The number of walking wounded is testimony to the fact that many participants are well outside their comfort zone. No one wants to stifle the sense of adventure or deny folk the sense of achievement that comes with completing a challenge walk, but I wonder if the TV programmes, articles and walking companies could do more to structure their expectations? Maybe expectations are frequently at odds with reality because they’ve seen TV presenters strolling effortlessly around the path (or possibly selected parts of it) without breaking sweat?

There is a tipping-point where the satisfaction of overcoming a challenge is outweighed by the misery of spending your annual holiday thoroughly wet, miserable and tired.  

The future.

Given the huge numbers who traipse along them, the C2C paths take a lot of punishment and it is a big ask to keep them safe while minimising environmental damage. 

It has long been an anomaly that the C2C walk, despite being the country’s most popular and well used long distance footpath, receives none of the additional funding that official National Trails attracts and is maintained by the National Park authorities, local councils and landowners, including the National Trust.

Certainly in the Lakes the National Park Authority and National Trust appear to do a good job keeping the paths in good nick, but interest groups such as the Wainwright Society – through their 2007 “Coast to Coast-make it National” – campaign, have long lobbied for National Trail status which would unlock government funding for maintenance and measures to make it more accessible. More recently a campaign for re-designation was launched by the, then unknown, MP for Richmond, Rishi Sunak.

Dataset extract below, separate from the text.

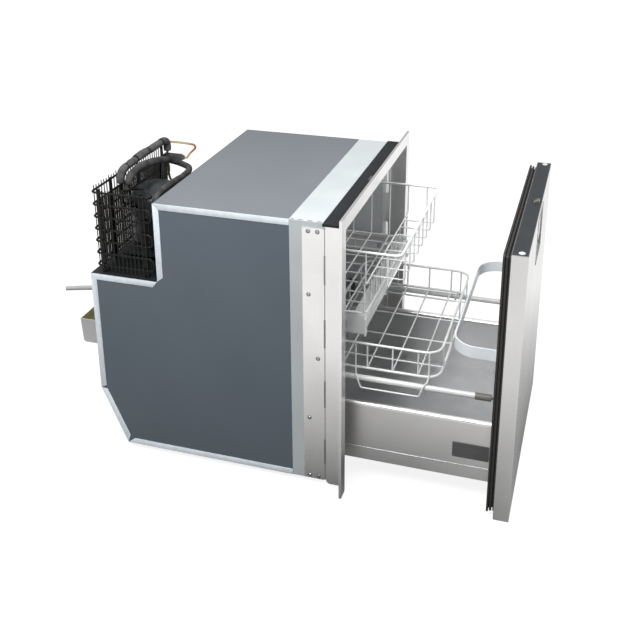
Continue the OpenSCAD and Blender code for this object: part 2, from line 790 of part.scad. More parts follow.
module condenser_tube() {
  route = rounded(condenser_corners(), tube_pitch * 0.4, 3);
  color("#1c1d1d") in_frame() tube(route, tube_r, 8, [0.35, -0.35, 1.8]);
}

// One wire of the condenser, standing from below the lowest tube to above the highest one
module fin() {
  translate([0, 0, cond_z0 - 8]) cylinder(h = cond_z1 - cond_z0 + 15, r = fin_r, $fn = 6);
}

// Wires lie by turns on the outer and on the inner side of the tubes
module condenser_wires_side() {
  color("#1c1d1d") in_frame() for (i = [0:floor((cond_rear_y - notch_y - 29) / fin_pitch)])
    translate([cond_side_x + (i % 2 == 0 ? -fin_off : fin_off), notch_y + 17 + i * fin_pitch, 0]) fin();
}

module condenser_wires_rear() {
  color("#1c1d1d") in_frame() for (i = [0:floor((cond_end_x - cond_side_x - 24) / fin_pitch)])
    translate([cond_side_x + 12 + i * fin_pitch, cond_rear_y + (i % 2 == 0 ? fin_off : -fin_off), 0]) fin();
}

// Flat bars that carry the condenser on the shelf, between the inner wires
module condenser_stays() {
  bar = 2;
  z1 = cond_z1 + 6;
  color("#26282a") in_frame() {
    for (k = [2, 18]) {
      y = notch_y + 17 + k * fin_pitch;
      x = cond_side_x + tube_r + 0.1;
      block([x, y - 4, shelf_z], [x + bar, y + 4, z1]);
      block([x, y - 4, shelf_z], [x + 14, y + 4, shelf_z + bar]);
    }
    for (k = [10:20:50]) {
      x = cond_side_x + 12 + k * fin_pitch;
      y = cond_rear_y - tube_r - 0.1;
      block([x - 4, y - bar, shelf_z], [x + 4, y, z1]);
      block([x - 4, y - 12, shelf_z], [x + 4, y, shelf_z + bar]);
    }
  }
}

module suction_sleeves() {
  color("#55565a") in_bay() {
    tube(sleeve_a, sleeve_r, 12, [0, 1, 0]);
    tube(sleeve_b, sleeve_r, 12, [0.2, 0.3, 3]);
  }
}

module copper_pipes() {
  color("#b8734a") in_bay() {
    tube(capillary, pipe_r, 8, [0, 1, 0.1]);
    tube(wall_pipe_a, pipe_r, 8, [1, 0, 0]);
    tube(wall_pipe_b, pipe_r, 8, [1, 0, 0]);
    tube(shell_pipe_a, pipe_r, 8, [1, 1, 0]);
    tube(shell_pipe_b, pipe_r, 8, [1, 2, 0]);
    tube(discharge, pipe_r, 8, [0.02, 0.05, 1]);
    tube(liquid, pipe_r, 8, [0.05, 1, 0.02]);
  }
}

// Drier in its black sleeve, with a bare tip towards the capillary
module filter_drier() {
  l = norm(drier_tip - drier_start);
  color("#1f2021") in_bay() translate(drier_start) rotate([0, atan2(drier_axis[0], drier_axis[2]), 0]) {
    cylinder(h = l - 7, r = drier_r);
    translate([0, 0, l - 7]) cylinder(h = 7, r = drier_r - 1.5);
  }
}

// Points of an arc about a centre
function arc(c, r, a0, a1, n) = [for (i = [0:n]) let (a = a0 + i * (a1 - a0) / n) c + r * [cos(a), sin(a)]];

// Section of the tray in Y and Z, drawn in by a margin: drafted walls with round lower corners
function tray_section(m, top) =
  let (r = 6, inset = m + tray_draft + r, z = tray_z + m + r)
  concat(
    [[tray_y + m, top], [tray_y + tray_d - m, top]],
    arc([tray_y + tray_d - inset, z], r, 0, -90, 5),
    arc([tray_y + inset, z], r, -90, -180, 5)
  );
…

It is encouraging to note that progress is being made and that Natural England have just been asked to carry out a “full audit” of the trail to establish what needs to be done to bring it up to scratch, particularly as regards accessibility and a formal proposal is due to be presented to Government in Spring 2022. It will be interesting to see if the honourable member for Richmond is quite so keen to “splash the cash” in his current job. As long as the government doesn’t decide to “level-up” the Lakeland fells I’ll be happy!